Another example is athletes, who tend to have more muscle mass and a high BMI, even though they are not considered obese. So what makes this news from the Mayo Clinic most surprising is that even if you have a normal BMI, your risk of shaving years off of your life increases the thicker your waist.
Researchers at the Mayo Clinic pooled data that looked at over 600,000 Caucasian patients between the ages of 20 and 83 from 11 cohort prospective studies. Of these, 78,268 patients died during a median follow-up period of nine years.
The results were staggering: Men who had a waist circumference of 43 inches or more had a 50 percent increased risk of mortality compared with men that had a waist circumference of 35 inches or below. This worked out to be a lifespan reduction of three years after the age of 40.
The same pattern was seen in women with a waist circumference over 37 inches. Women had an 80 percent increased risk of mortality compared to those with waist circumferences less than 27 inches. This finding corresponded to a lifespan reduction of five years after the age of 40.
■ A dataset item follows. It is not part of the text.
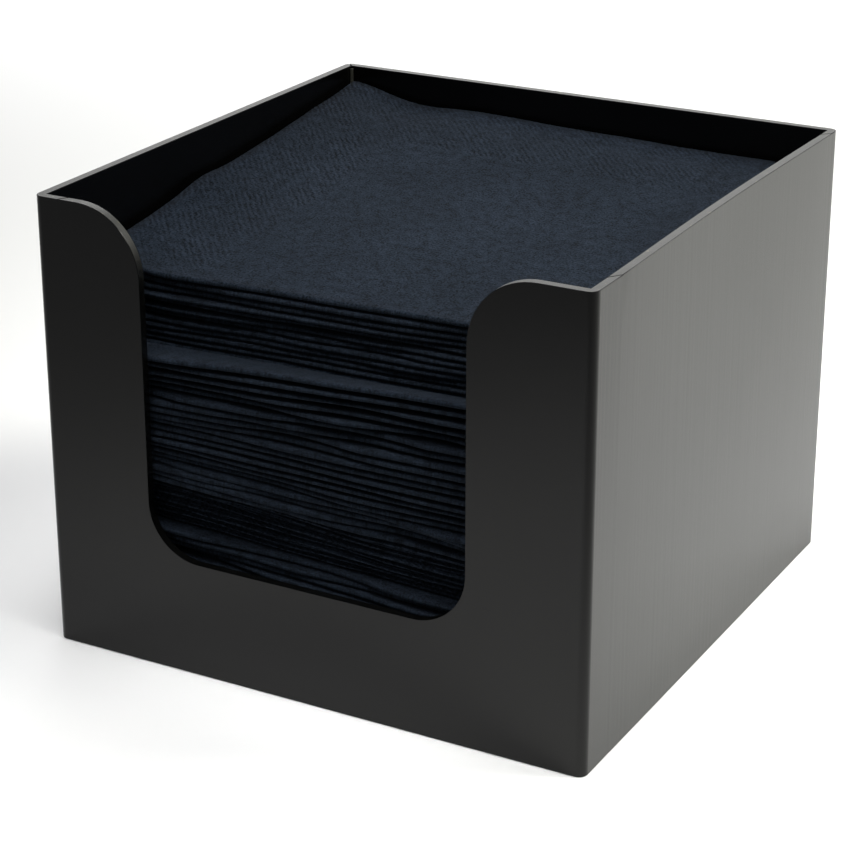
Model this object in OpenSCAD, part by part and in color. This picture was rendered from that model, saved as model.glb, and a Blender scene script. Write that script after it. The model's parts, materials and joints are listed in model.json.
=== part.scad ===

To break it down, the risk of mortality increased by seven percent in men and nine percent in women for every two inches in waist circumference, at all levels of BMI, even those in normal range.
Your waist circumference, then, is a stronger indicator of how long you could live than originally thought. So by shaving a few inches or more off your waist, you could very well live longer, regardless of your BMI. While how much fat you carry is certainly an important health factor, research officially has shown that keeping a trim waist should be a priority.